Posted by: koinonia -
Apr. 09, 2014 8:49 AM ET USA
There is something very intimate about this thing we call baptism. By this miracle we are infused with grace to become friends of God. But that's not all. We become members of a great family, a family born of love- the Mystical Body. We are united; an injury to another is an injury to ourselves. St. Catherine speaks beautifully of this. There is just anger; even Our Lord exhibited it. We might be angry when our sister suffers injury for expressing truth animated with love for others.
Posted by: jg23753479 -
Apr. 08, 2014 6:25 PM ET USA
You're not alone, Jeff, in feeling rage over the injustice in Charlotte. My anger boiled over last week till I said, just as you have here, "So what do you do when you find yourself emotionally over-extended in this way?" And I tell you that the person who gave me the answer was...well, you, a while ago when you remonstrated me -- correctly so -- for venting once in my posts at CC. I decided to channel my anger into a contribution to the sisters.
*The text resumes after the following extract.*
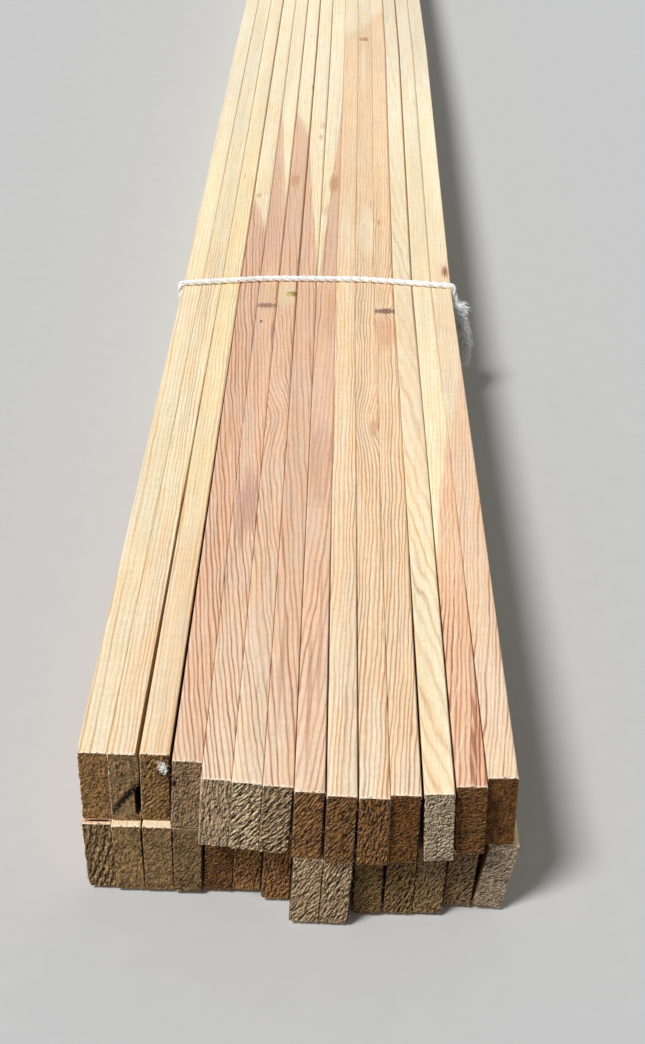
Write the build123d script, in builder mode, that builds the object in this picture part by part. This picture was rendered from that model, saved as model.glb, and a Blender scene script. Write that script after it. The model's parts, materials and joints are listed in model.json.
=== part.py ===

And once again, I urge others to do the same.
Posted by: Defender -
Apr. 08, 2014 6:21 PM ET USA
I particularly understand your anger on this subject having experienced something similar. I taught in three Catholic schools and, when parents had a problem with Catholic teachings (that they never heard before), I showed them where "it says right here..." Parents weren't the biggest problem, however, principals were. There was the wink and the nod, the "Students won't understand" and, of course the, "Because I said so." The worst was a principal with a theology degree using the latter!